The best option for 3d rendering is using low poly count meshes and NormalMaps 

for example  a full planet map that is 2880x1440 is about 12 meg 
a 3d mesh of that size will be over 450 meg BEFORE UV mapping and about 700 Meg after 

see the file size difference 12 VS 700 Meg 


so low poly and UV map a normal map to it is the best way to go
that way you can optimize the mesh down to something like 20 meg and a 12 meg Normalmap

----------


## J.Edward

> The best option for 3d rendering is using low poly count meshes and NormalMaps 
> 
> for example  a full planet map that is 2880x1440 is about 12 meg 
> a 3d mesh of that size will be over 450 meg BEFORE UV mapping and about 700 Meg after 
> 
> see the file size difference 12 VS 700 Meg 
> 
> 
> so low poly and UV map a normal map to it is the best way to go
> that way you can optimize the mesh down to something like 20 meg and a 12 meg Normalmap


Do you have an example of a complex city done as a normal map?

----------


## Ilanthar

Thanks for the comments and help guys.

This said, I'm just giving up on this. Going 3D from a map "designed" in 2D is not the way it works, clearly. For example, I realize that I should have a lot more inner yards and small streets at this scale, to avoid big housing blocks with no lights at all in the middlle...
Another thing : the shape of my house blocks : almost none with 90° corners, making it really difficult to get some "normal" construction pattern.
Well, the buildings I already designed will be used anyway. I can do smaller towns/villages correctly with those. A good lesson anyway!

----------


## tainotim

Wow, I completely missed your work here Ilanthar.  Don't know anything about these kind of stuff, but the building you have completed looks great, and I really enjoyed your 3D city in the previous challenge so would be sad to see you stop working on the style.

Cheers,
Tainotim

----------


## Ilanthar

Thanks Tainotim. I'm not giving up the style, just this crazy project for Argona. I do intend to do some buildings, towns or villages this way.

----------


## Ilanthar

OK... I changed a bit my mind but still want to do a "city guide" of Argona. So, I started again to work on this, with a depiction of each quarter, and for each quarter, maps & views of the main places and buildings.

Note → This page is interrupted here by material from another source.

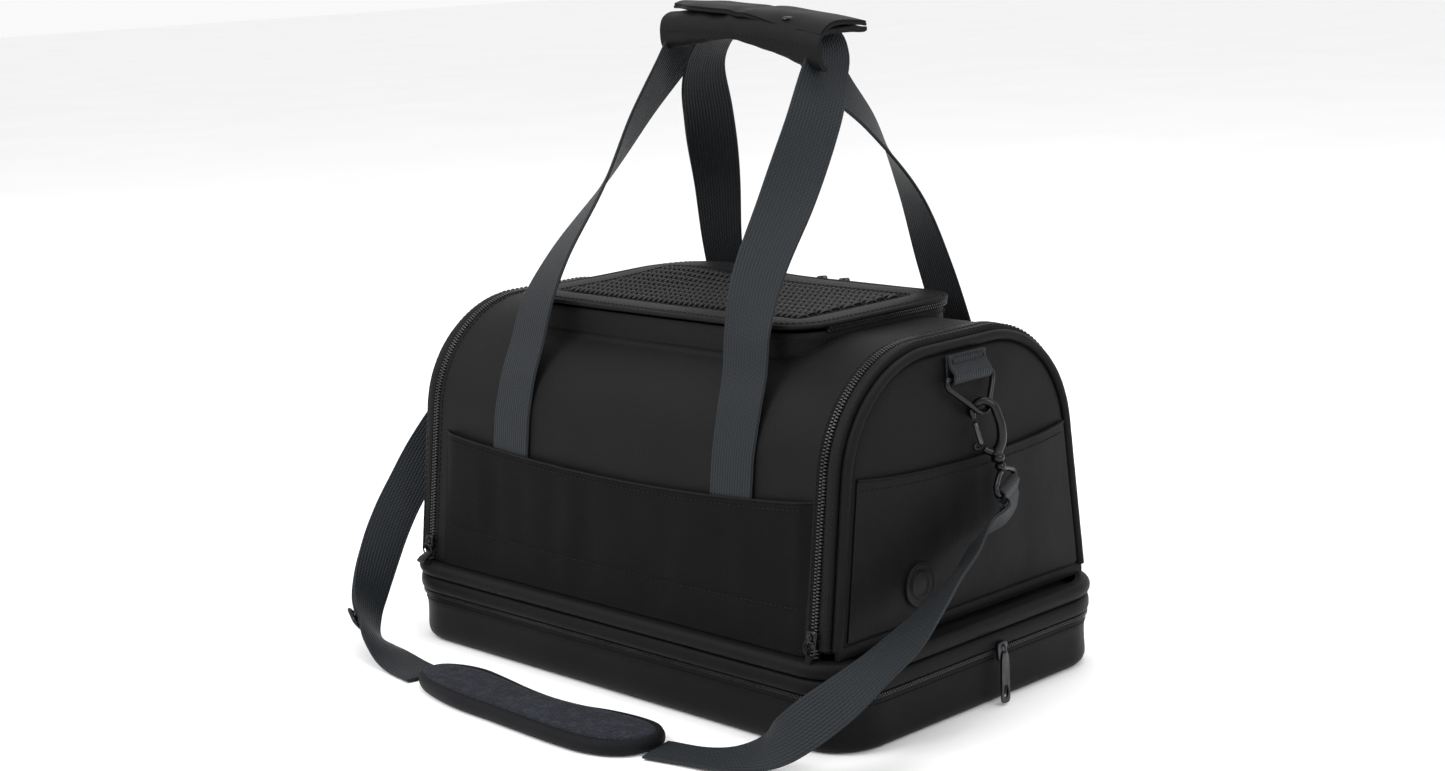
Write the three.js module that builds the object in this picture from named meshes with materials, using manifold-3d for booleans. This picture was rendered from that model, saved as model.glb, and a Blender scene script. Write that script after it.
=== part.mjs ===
// Soft-sided pet carrier bag with a zip-off base tray, two end doors that fold down,
// a mesh roof lid, two carrying handles joined by a wrap grip, and a clip-on shoulder strap.
// Millimetres, +Z up, origin at the middle of the underside, +X along the length, front at -Y.
import * as THREE from 'three';
import { mergeVertices } from 'three/addons/utils/BufferGeometryUtils.js';
import Module from 'manifold-3d';

const wasm = await Module();
wasm.setup();

// ---------------------------------------------------------------- driving dimensions
const LENGTH = 456;             // over the base band, an airline cabin size
const WIDTH = 280;
const HEIGHT = 251;             // top of the roof panels above the floor
const GAP = 0.3;                // air between pieces that touch

const BAND_OUT = 3;             // how far the base band stands out from the tray
const HALF_L = LENGTH / 2 - BAND_OUT;
const HALF_W = WIDTH / 2 - BAND_OUT;
const PLAN_R = 38;              // corner radius of the base, seen from above

const TRAY_WALL = 4;
const TRAY_TOP = 34.7;
const BOARD_T = 2;
const ZIP_T = 3.4;              // height of the closed base zip
const FLANGE_Z0 = TRAY_TOP + 2 * GAP + ZIP_T;
const FLANGE_H = 11;
const PIPING_H = 11;
const PIPING_Z0 = FLANGE_Z0 + FLANGE_H + GAP;
const WALL_Z0 = PIPING_Z0 + PIPING_H + GAP;

const PANEL_T = 4;              // foam-padded wall
const HALF_W_FOOT = 132;        // half width of the cabin at FOOT_Z
const HALF_W_ROOF = 108;        // half width of the cabin at HEIGHT, before rounding
const FOOT_Z = 66;
const SHOULDER_R = 86;          // rounding between wall and roof
const WALL_LEAN = (HALF_W_FOOT - HALF_W_ROOF) / (HEIGHT - FOOT_Z);
const wallY = (z) => HALF_W_FOOT - WALL_LEAN * (z - FOOT_Z);

const PANEL_X = 193;            // half length of the front and back panels
const ZIP_X0 = PANEL_X + GAP;   // door zip
const ZIP_X1 = 198.7;
const GUSSET_X0 = ZIP_X1 + GAP; // door edge band
const GUSSET_X1 = 207;
const DOOR_X = 214;             // outside of the doors
const DOOR_Z0 = 71;
const POCKET_TOP = 158;         // upper edge of the front pocket
const DOOR_POCKET_TOP = 172;    // upper edge of the pockets on the doors
const POCKET_T = 2;

const LID_HALF_L = 146;         // roof opening and lid
const LID_HALF_W = 80;
const LID_R = 28;
const LID_BORDER = 26;

const WEBBING_W = 38;           // handle webbing
const WEBBING_T = 2.2;
const HANDLE_SHIFT = 6;         // the handles sit a little to the right
const LEG_X = 112;              // half spacing of the legs where they are sewn on
const STRAP_W = 32;             // shoulder strap webbing
const STRAP_T = 1.8;
const WIRE_R = 1.9;             // ring and swivel eye wire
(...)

So, here's a view of the "Quartier des Echanges". I just intend to use it as a base for shadows and some iso views of the main buildings/places, redone quite like Larb's method (I'll try at least).


Here's the first building I'm working on : the "Landings Tavern", with its place in the Quarter.

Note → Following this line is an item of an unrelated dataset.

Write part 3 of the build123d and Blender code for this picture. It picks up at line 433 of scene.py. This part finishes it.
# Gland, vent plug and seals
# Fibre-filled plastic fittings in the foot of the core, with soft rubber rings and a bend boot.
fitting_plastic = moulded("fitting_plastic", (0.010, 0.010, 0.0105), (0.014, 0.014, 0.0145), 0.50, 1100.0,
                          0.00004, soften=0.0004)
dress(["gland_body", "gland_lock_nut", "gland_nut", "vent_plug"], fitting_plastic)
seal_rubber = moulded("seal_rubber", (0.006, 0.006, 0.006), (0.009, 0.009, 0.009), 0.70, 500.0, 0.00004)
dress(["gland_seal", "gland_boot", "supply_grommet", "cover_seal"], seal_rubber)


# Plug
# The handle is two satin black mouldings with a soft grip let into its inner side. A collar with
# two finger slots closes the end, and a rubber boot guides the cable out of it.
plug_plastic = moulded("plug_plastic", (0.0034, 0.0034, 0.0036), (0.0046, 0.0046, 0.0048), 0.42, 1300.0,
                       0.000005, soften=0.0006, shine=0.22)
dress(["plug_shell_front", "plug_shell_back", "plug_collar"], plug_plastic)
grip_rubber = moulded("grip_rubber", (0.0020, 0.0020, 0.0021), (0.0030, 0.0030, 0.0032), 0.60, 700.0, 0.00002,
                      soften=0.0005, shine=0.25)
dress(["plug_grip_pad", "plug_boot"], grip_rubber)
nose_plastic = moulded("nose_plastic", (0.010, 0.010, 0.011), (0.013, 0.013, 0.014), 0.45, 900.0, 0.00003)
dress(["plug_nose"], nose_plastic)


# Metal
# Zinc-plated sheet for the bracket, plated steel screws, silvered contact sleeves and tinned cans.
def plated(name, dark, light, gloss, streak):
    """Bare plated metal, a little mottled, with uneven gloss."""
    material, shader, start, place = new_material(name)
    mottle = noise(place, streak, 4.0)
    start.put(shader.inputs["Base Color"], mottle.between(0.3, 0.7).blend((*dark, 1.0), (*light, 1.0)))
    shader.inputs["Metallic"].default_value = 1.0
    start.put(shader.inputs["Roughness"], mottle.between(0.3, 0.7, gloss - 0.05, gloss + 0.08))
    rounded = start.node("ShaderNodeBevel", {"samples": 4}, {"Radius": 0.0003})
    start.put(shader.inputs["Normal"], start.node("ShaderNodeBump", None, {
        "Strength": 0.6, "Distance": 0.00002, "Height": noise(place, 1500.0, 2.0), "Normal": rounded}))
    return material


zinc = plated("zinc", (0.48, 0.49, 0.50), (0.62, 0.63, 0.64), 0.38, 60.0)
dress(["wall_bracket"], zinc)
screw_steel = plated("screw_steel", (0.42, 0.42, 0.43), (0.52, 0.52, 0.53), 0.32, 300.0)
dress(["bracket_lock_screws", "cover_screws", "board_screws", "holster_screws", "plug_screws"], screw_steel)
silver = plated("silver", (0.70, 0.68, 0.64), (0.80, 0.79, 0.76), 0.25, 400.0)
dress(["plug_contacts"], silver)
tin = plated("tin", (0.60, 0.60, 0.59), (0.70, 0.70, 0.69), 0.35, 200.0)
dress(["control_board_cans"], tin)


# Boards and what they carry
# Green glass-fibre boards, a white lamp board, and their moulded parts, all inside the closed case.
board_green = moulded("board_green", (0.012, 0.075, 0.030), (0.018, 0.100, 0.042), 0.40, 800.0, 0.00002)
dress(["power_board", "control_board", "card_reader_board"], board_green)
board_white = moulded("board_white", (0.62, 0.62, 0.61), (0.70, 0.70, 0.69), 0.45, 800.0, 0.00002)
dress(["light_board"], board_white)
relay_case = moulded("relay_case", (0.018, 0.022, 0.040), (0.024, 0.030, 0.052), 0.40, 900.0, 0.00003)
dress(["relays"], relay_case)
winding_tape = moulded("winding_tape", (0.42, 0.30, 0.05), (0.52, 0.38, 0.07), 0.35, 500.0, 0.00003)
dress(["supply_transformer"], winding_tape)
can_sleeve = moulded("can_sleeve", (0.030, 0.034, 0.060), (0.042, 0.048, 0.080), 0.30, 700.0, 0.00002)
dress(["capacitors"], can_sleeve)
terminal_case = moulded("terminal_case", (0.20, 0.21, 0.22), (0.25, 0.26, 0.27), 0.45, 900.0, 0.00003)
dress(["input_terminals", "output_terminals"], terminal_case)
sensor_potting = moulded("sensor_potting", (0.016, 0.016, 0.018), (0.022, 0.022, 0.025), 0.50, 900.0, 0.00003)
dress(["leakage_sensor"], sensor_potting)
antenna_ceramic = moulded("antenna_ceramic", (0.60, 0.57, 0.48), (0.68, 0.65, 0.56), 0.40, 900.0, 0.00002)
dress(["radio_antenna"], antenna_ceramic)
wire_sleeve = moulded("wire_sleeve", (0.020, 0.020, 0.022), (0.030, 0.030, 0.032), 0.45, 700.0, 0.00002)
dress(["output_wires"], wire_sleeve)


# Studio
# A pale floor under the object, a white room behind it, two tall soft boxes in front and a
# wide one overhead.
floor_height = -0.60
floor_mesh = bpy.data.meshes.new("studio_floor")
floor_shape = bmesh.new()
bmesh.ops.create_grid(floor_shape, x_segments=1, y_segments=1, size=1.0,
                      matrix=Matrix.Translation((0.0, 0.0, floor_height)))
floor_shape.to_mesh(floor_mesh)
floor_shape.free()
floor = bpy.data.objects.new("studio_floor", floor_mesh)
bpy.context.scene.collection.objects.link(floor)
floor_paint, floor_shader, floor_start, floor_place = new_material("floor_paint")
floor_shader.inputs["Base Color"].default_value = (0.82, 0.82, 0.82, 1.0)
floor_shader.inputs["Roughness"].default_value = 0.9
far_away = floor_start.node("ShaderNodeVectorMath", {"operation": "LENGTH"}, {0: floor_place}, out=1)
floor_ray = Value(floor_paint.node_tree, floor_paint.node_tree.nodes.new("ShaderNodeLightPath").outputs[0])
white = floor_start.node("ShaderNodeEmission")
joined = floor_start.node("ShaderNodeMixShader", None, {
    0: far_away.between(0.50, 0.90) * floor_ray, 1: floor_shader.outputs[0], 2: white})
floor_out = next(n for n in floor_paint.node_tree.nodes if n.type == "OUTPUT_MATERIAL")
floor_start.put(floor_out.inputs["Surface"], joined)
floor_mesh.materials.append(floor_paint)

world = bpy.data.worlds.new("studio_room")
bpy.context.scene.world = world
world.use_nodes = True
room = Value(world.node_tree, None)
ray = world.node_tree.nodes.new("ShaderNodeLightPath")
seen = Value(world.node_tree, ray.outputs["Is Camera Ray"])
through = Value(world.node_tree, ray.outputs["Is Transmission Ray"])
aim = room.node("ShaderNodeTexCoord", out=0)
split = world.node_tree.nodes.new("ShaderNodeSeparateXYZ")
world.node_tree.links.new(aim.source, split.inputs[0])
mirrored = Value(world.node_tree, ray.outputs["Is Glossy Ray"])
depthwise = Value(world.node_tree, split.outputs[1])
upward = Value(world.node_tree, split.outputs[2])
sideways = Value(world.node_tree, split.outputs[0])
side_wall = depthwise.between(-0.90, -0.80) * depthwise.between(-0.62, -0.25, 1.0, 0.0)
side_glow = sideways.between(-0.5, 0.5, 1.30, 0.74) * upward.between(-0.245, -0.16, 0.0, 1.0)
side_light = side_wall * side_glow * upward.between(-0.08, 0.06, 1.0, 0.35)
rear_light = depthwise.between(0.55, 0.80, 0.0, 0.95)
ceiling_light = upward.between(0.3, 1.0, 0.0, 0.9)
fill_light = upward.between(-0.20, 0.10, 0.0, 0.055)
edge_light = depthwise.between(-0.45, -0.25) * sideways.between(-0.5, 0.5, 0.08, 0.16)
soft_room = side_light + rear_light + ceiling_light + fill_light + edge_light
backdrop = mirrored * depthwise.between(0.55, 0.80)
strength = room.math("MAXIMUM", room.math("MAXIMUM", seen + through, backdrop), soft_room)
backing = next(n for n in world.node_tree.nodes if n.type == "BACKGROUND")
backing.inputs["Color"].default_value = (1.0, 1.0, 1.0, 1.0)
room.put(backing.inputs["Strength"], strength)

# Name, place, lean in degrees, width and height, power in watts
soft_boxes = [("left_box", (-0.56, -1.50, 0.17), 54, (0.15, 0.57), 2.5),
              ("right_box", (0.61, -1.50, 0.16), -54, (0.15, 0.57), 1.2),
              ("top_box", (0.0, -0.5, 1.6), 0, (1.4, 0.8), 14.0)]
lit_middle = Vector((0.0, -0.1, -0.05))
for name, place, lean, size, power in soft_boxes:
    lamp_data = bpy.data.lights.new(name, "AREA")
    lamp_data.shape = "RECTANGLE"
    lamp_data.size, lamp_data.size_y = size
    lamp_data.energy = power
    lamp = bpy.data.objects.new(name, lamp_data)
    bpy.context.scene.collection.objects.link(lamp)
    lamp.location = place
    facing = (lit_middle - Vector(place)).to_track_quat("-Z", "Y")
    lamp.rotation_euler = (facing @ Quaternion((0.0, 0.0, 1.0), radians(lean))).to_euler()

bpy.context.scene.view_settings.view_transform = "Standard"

The general view of the Tavern.

The underground & levels I've already done briefly.
 &  & 

Nothing is yet finished, I'll rework everything with more details and elements in my usual software, I think.

----------


## ThomasR

Holly F*** ! I passed on this ?? That is a tremendous amount of work and impressive work ! I still do not know how I missed this thread. Hands up for trying and hands up for the result. I find myself dreaming of a 3D version of Fairy Lutece ...

----------


## Redrobes

Nice work ! Reminds me of one I did a while back with similar tables etc:
https://www.cartographersguild.com/s...ead.php?t=2462

Also, if you need a fast way to generate the texture for all of the houses then the "Thatching for dummies" is a good read.
https://www.cartographersguild.com/s...ead.php?t=1932
See post #35 and similar in that thread.

----------


## Ilanthar

Thanks guys  :Smile: !

@Thomrey : ouch! I got enough work with this project for several years I think...
@Redrobes : thanks for the help. I'm not completely sure how I'll deal with this base... But I'll probably order a tablet soon (finally!), so, I may use a more "drawn style" in the end. Your work was excellent by the way  :Smile: !

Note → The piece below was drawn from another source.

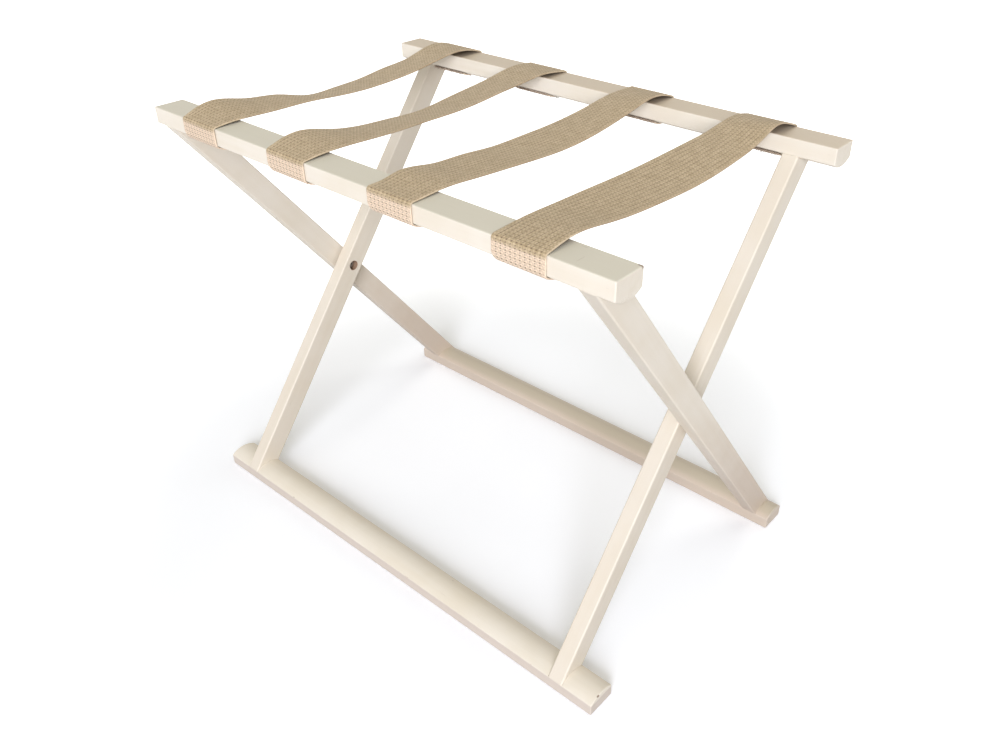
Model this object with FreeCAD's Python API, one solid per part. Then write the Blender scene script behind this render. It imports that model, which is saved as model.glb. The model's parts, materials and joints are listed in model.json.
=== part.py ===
import FreeCAD, Part

import math
import os

# A folding luggage bench. Two wooden frames cross like an X and turn on one bolt at each side,
# and four webbing straps join their top rails. The frame of the model has X along the rails
# (right +), Y across the bench (front -, rear +) and Z up, with its origin on the floor in the
# middle of the bench. The outer frame carries the front top rail and the rear foot rail, and the
# inner frame carries the rear top rail and the front foot rail.

# ------------------------------------------------------------------ driving dimensions, mm
# Rails: one moulding, flat on one face and domed on the other.
RAIL_LENGTH = 600.0
RAIL_WIDTH = 34.0
TOP_RAIL_SIDE = 17.0
FOOT_RAIL_SIDE = 14.0
RAIL_CROWN = 5.5
RAIL_EASING = 1.2

# Stance, as it stands open.
HEIGHT = 480.0
RAIL_SPACING = 350.0

# Legs.
LEG_THICKNESS = 18.0
LEG_WIDTH = 27.5
LEG_EASING = 2.0
LEG_INSET = 16.0
HOUSING_CLEARANCE = 0.1

# Dowels that hold each leg end in its rail.
DOWEL_DIAMETER = 8.0
DOWEL_IN_RAIL = 11.0
DOWEL_IN_LEG = 23.0
DOWEL_FIT = 0.05
DOWEL_RELIEF = 1.0

# Pivot bolt, its washers and the insert that it screws into.
BOLT_DIAMETER = 6.0
BOLT_LENGTH = 22.0
BOLT_HEAD_DIAMETER = 10.5
BOLT_HEAD_HEIGHT = 3.3
BOLT_HEAD_ROUND = 1.4
HEX_KEY = 4.0
HEX_DEPTH = 2.0
PIVOT_FIT = 0.08
COUNTERBORE_DIAMETER = 12.6
COUNTERBORE_DEPTH = 11.0
HEAD_WASHER_DIAMETER = 12.0
HEAD_WASHER_THICKNESS = 1.2
SPACER_DIAMETER = 18.0
SPACER_THICKNESS = 3.0
WASHER_PLAY = 0.05
WASHER_HOLE_CLEARANCE = 0.2
INSERT_DIAMETER = 9.0
INSERT_LENGTH = 12.0
INSERT_FIT = 0.05
INSERT_GROOVE_DEPTH = 0.5
INSERT_GROOVE_WIDTH = 1.2
INSERT_GROOVES = 3
BLIND_HOLE_RELIEF = 0.5

# Webbing straps, spread between the inner legs.
STRAP_COUNT = 4
STRAP_WIDTH = 55.0
STRAP_THICKNESS = 2.0
STRAP_LEFT_CLEARANCE = 0.9
STRAP_RIGHT_CLEARANCE = 7.9
STRAP_CLEARANCE = 0.3
STRAP_CUT_BACK = 1.0
STRAP_FRONT_LIFT = 4.5
STRAP_REAR_LIFT = 6.0
STRAP_SAG = 10.0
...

I did the base for the second floor today : 
 &

----------


## Farland

Holy f*** is right. Wow.

----------


## Ilanthar

:Very Happy:  Thanks Farland!

I'm working again on this. I've done nothing good with my tests to do some drawing based on the sk plans... So, I'm just using the sk results for now, with a top-down view.
Are the textures too much? I'm not sure it really helps or improve the simple plans...

----------


## ThomasR

The shadows are a nice add-on but their orientation is weird. Maybe use your windows to orient them ?

----------


## snodsy

I don't mind the textures, but the stone work doesn't seem right when the pattern on  the wall continues to the inside wall, see attachment to show what I mean (red box).  The top wall look fine (green box) 



I'm going to do a sketch up town at some point, so it's been good to see your issues and comments here so I don't have to make the same mistakes?  :Smile: , I'll get to make other ones though.

----------


## Ilanthar

Thanks for the comments guys.




> *By Thomrey*
> The shadows are a nice add-on but their orientation is weird. Maybe use your windows to orient them ?


Huh? Not sure to understand... I'm applying the same shadows everywhere but of course the cut-off views are changing things (or I won't have shadows inside, for the most part).




> *By Snodsy*
>  I don't mind the textures, but the stone work doesn't seem right when the pattern on the wall continues to the inside wall, see attachment to show what I mean (red box). The top wall look fine (green box)


You're absolutely right. I would have to rotate the texture to make it fit the different walls. I'm really not sure to use those anyway...
And I'm kinda impatient to see you work a SK town!

----------


## ThomasR

Je me montrais tatillon (eagle-eye  :Wink: ). Tes ombres sont projetées vers les fenêtres. Ce n'est pas un problème en soi, le boulot est vraiment nickel.

----------